Another branded CAPTCHA startup gets funding

DoubleRecall apparently got $1.6 in VC from YCombinator and a bunch of other VCs. They pitched YCombinator 6 months ago and made quite an impression apparently.

This NYC based startup's business plan is to replace paywalls (e.g. when you try to access a news site and they want you to subscribe) with a 'brand awareness test'.

Basically, they present something that seems like a captcha, but it's really an ad. To get past this ad-wall, you must type in a sequence of words that are highlighted in the ad.

Here's an example (made by me):

Rice-A-Roni is still popular no matter where you live: New York, Chicago, or San Francisco. Anywhere, anytime. It's a real treat.

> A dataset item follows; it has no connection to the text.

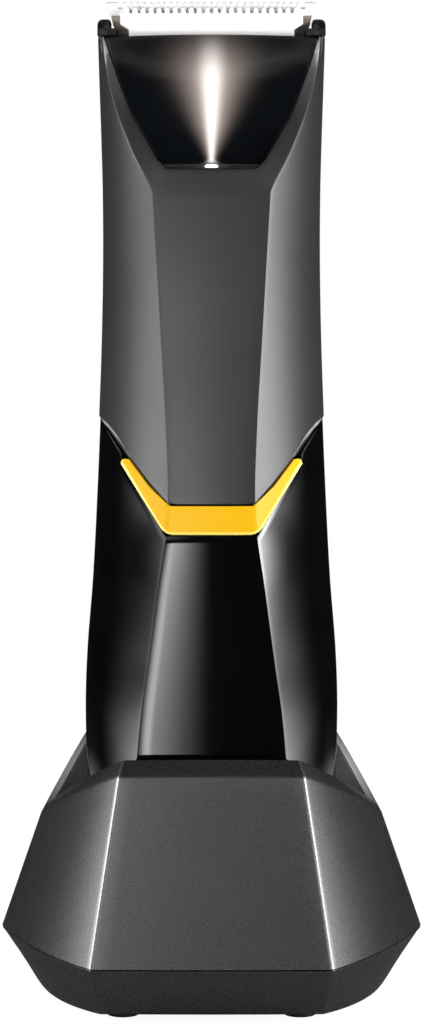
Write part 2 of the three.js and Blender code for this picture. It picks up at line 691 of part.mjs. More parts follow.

Type the highlighted words: Rice-A-Roni San Francisco Treat

They are promising a high enough "ROI" (which I think they mean Return on Impression) that sites can remove paywalls.

You can read more on sfgate.

Programmers can probably crank out a browser extension to automatically get past these paywalls in a few minutes, so expect an arms race here.

Tuesday, January 10, 2012

Different 4D Captcha model experiments

One common complaint with the first batch of 4D captchas came from people who couldn't touch type. They would look down from the screen to find keys and loose their place in the rotating animation. When they looked back up to type the next character, they'd have to wait for the animation to rotate around again.

An idea I'm trying to flush out is to keep each letter rotating but in a fixed order.

It's probably easier to just show the model rather than try to describe it.

Each sphere would rotate in place.

Here's how the basic mode looks without too much variation. BTW, I use POV-Ray + python to do all these renderings.

Rendering of this model using 100% transparent spheres.

A. Basic - no sphere hint

You might notice a few things different about this captcha from the first batch (besides the obvious spheres model).

Camera "bounce" isn't as jarring when the camera reverses direction.
Image contrast has been increased.

Again. 4D Captchas are hard. That's the point. They should engage and work your Visual cortex. The question is, if your really look at them for a couple of seconds, can you read them reliably?

Experimenting a bit more with the scene. Here's a rendering with some turbulence on the hex grid.

B. Basic - turbulence hex grid

The thought is that the straight lines in the Model A might be too much of a clue to cracking algorithms since all the characters are curved.

Rendered with the spheres 75% transparent to give a hint of the underlying shapes. Does it help newer users understand what they are looking at or just get in the way?

C. Basic - Sphere hints

These are a bit more experimental. I think a smart ORC could reverse this one, but it is easier on the eyes.

D. Non hex model

This is a mix of the water and the background.

E. Combo

I'm not sure which is a better approach. I like D, but I think it would be trivial to crack with OCR.

Any opinions are readability beyond the typical "these are too hard" reaction?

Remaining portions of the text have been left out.